Recensione: Hypnophonia

Di Roberto Gelmi - 7 Marzo 2017 - 10:00
Hypnophonia
Etichetta:
Genere: Progressive 
Anno: 2015
Nazione:
Scopri tutti i dettagli dell'album
80

Una volta, una sola,
nero spazio ci divora.
Puntellato di stelle,
che cadono ridendo nell’oblio
Dimmi dove andava
il mio pensiero,
forse passava come
un volto di straniero

 

Dopo l’album di esordio del 2012, “La Sposa del tempo”, tornano i Marchesi Scamorza, moniker dall’indubbia unicità, che vede riuniti giovani musicisti ferraresi, fautori di un prog. rock antistorico e fatato. Inutile citare i nomi di riferimento per simili coordinate musicali, si va dalla PFM ai Balletto di Bronzo, passando per Biglietto per l’inferno e Museo Rosenbach. Scaletta corta, due suite, in seconda e ultima posizione, testi poetici e un artwork suggestivo: bastano i crismi canonici di un albm prog. d’antan per promuovere i nostri? Vediamo la musica “da sogno” proposta.
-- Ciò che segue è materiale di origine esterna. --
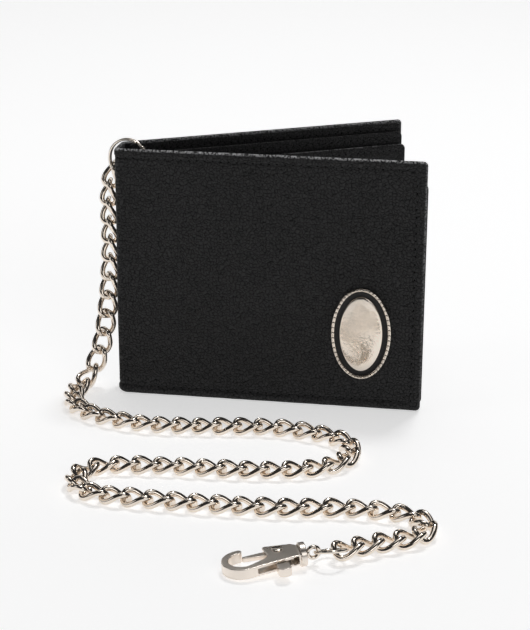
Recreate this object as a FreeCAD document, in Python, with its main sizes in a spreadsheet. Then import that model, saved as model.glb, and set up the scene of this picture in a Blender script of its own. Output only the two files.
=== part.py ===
import FreeCAD, Part
import os, math
from FreeCAD import Vector, Placement, Rotation

# Bifold wallet of pebbled leather, standing open on its lower edges, with a
# split ring in an eyelet in the fold, a curb chain and a swivel trigger hook.
# Millimetres, +Z up.  The front half lies in a plane of constant Y and faces
# -Y, the fold is at -X, and the back half turns about a vertical line at the
# rear edge of the fold.

doc = FreeCAD.newDocument("ChainWallet")

# ---------------------------------------------------------------- dimensions
DIMS = [
    ("cover_width", 107.0), ("cover_height", 89.0), ("leather_thick", 1.3),
    ("lining_thick", 0.4), ("divider_thick", 0.6), ("pocket_thick", 0.6),
    ("bill_gap", 0.6), ("pocket_gap", 0.1), ("open_angle", 30.0),
    ("spine_depth", 9.75), ("hinge_y", 10.4), ("hinge_x", 0.65),
    ("fold_radius", 1.5), ("foot_radius", 3.0),
    ("pocket_start", 13.0), ("divider_top", 85.0), ("panel_top", 80.6),
    ("pocket_top", 70.0), ("panel_proud", 0.5), ("foot_gap", 1.2),
    ("eyelet_y", 5.4), ("eyelet_z", 78.2), ("eyelet_bore", 4.2),
    ("eyelet_barrel", 5.0), ("eyelet_flange", 7.0), ("flange_thick", 0.5),
    ("ring_radius", 7.05), ("ring_wire", 0.45), ("ring_turn_step", 0.42),
    ("emblem_width", 20.8), ("emblem_height", 33.0), ("emblem_x", 86.0),
    ("emblem_z", 27.4), ("emblem_thick", 1.0), ("emblem_rim", 1.3),
    ("post_radius", 0.8), ("post_spread", 16.0),
    ("link_pitch", 6.89), ("link_wire", 0.82), ("link_half_width", 2.85),
    ("link_straight", 3.01), ("link_roll", 45.0),
    ("jump_radius", 4.6), ("jump_wire", 0.5),
    ("hook_thick", 3.2), ("hook_slot", 1.5), ("gate_thick", 1.3),
    ("collar_radius", 3.5), ("collar_thick", 1.8), ("swivel_pin", 0.8),
    ("swivel_bore", 0.88), ("eye_radius", 1.7), ("eye_wire", 0.6),
    ("rivet_radius", 0.9), ("rivet_bore", 0.96), ("rivet_head", 1.7),
    ("loop_x", 17.3), ("loop_outer", 6.0), ("loop_inner", 4.0),
    ("shift_x", -51.85), ("shift_y", -31.57),
]
sheet = doc.addObject("Spreadsheet::Sheet", "Dims")
for i, (name, value) in enumerate(DIMS):
    sheet.set("A%d" % (i + 1), name)
    sheet.set("B%d" % (i + 1), repr(float(value)))
    sheet.setAlias("B%d" % (i + 1), name)
doc.recompute()
D = {name: float(getattr(sheet, name)) for name, _ in DIMS}
W, HT, LT = D["cover_width"], D["cover_height"], D["leather_thick"]
SHIFT = Vector(D["shift_x"], D["shift_y"], 0)
AT_WALLET = Placement(SHIFT, Rotation())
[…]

L’opener, “1348”, ha un avvio atmosferico, dal sapore medievale, le prime parole sono prive di speranza (“la tua idea non vi salverà / cercate altre vie d’uscita”), ma il sound si fa ironico e si respira aria simil Yes. Un buon pezzo, con un finale più tirato e qualche licenza poetica. Mesto l’avvio della suite “Il Cammino delle Luci Erranti”, le tastiere dominano e vengono in mente le tinte gotiche dei Par Lindh Project. Bello lo stacco all’inizio del terzo minuto, con linee di basso vellicanti e improvvisi break ieratici di synth. Prima dello scoccare del quinto minuto torna la voce di Enrico Bernardini a dipingere un paesaggio lapidario e bigio. La musica dei MS ha il pregio di saper creare paesaggi sonori intrisi di mistero e peregrini, di questo si fa forte la composizione. Convincono meno i picchi più aggressivi, quasi hard rock, e certe strofe dai testi con rubato. La seconda parte e il finale, invece, regalano emozioni, in un crescendo onirico davvero trascinante. Degno di menzione il distico “Nessun confine di infimo spessore / Orge di colori secondari”, non manca davvero l’inventiva in fase di songwriting al combo ferrarese.
Poetica la seguente “Campi di Marte”, con testi “ondivaghi” (si veda il booklet). Ci sarebbe stato bene un arrangiamento di oboe, ma tant’è. Paolo Brini alle 4-corde si ritaglia la giusta visibilità, Lorenzo Romani non disdegna certe asprezze settantiane, che oggi si trovano ormai agli antipodi del nuovo metal dropped. Bernardini al microfono non osa, niente falsetto e glissati, questo un limite dell’album.
Prima della suite finale, è la volta dell’eclettica “L’uomo Col Fiore in Bocca” (ispirata al breve e fulminante atto unico pirandelliano del 1922). Tutto bellissimo, momento più alato la parentesi di pianoforte a tre quarti di brano. Come mettere in musica e parole l’angoscia di una morte tanto necessaria quanto ironica… “Aspettando senza fuga la sua fine/aspettare, aspettare la fine…” Il cerchio si chiude con i 13 minuti di “La via del Sognatore”, che riprende il titolo dell’album. Divisa in tre parti (La notte, Il sogno, Il risveglio), la suite è una rêverie caleidoscopica intessuta di cambi ritmici, d’atmosfera e fraseggi appaganti; un paradiso per i progster di ogni età. Gli ultimi minuti sono da brividi, le tastiere richiamano mondi perduti e trascinano l’ascoltatore tra lidi astrali (“Dimmi dove vai/mio sogno astrale/ forse ritorni ne tuo/mondo di silenzio”).

In definitiva è tempo bene investito quello impiegato nell’ascolto di “Hypnophonia”. Si esce rinfrancati e rigenerati dopo aver vissuto e assaporato il prog. dei Marchesi Scamorza. Certo, niente di nuovo, diranno i detrattori, però resta il fatto che si tratta di buona musica, suonata con perizia e con il vantaggio di saperci riconciliare con un passato musicale che sa di futuro utopico.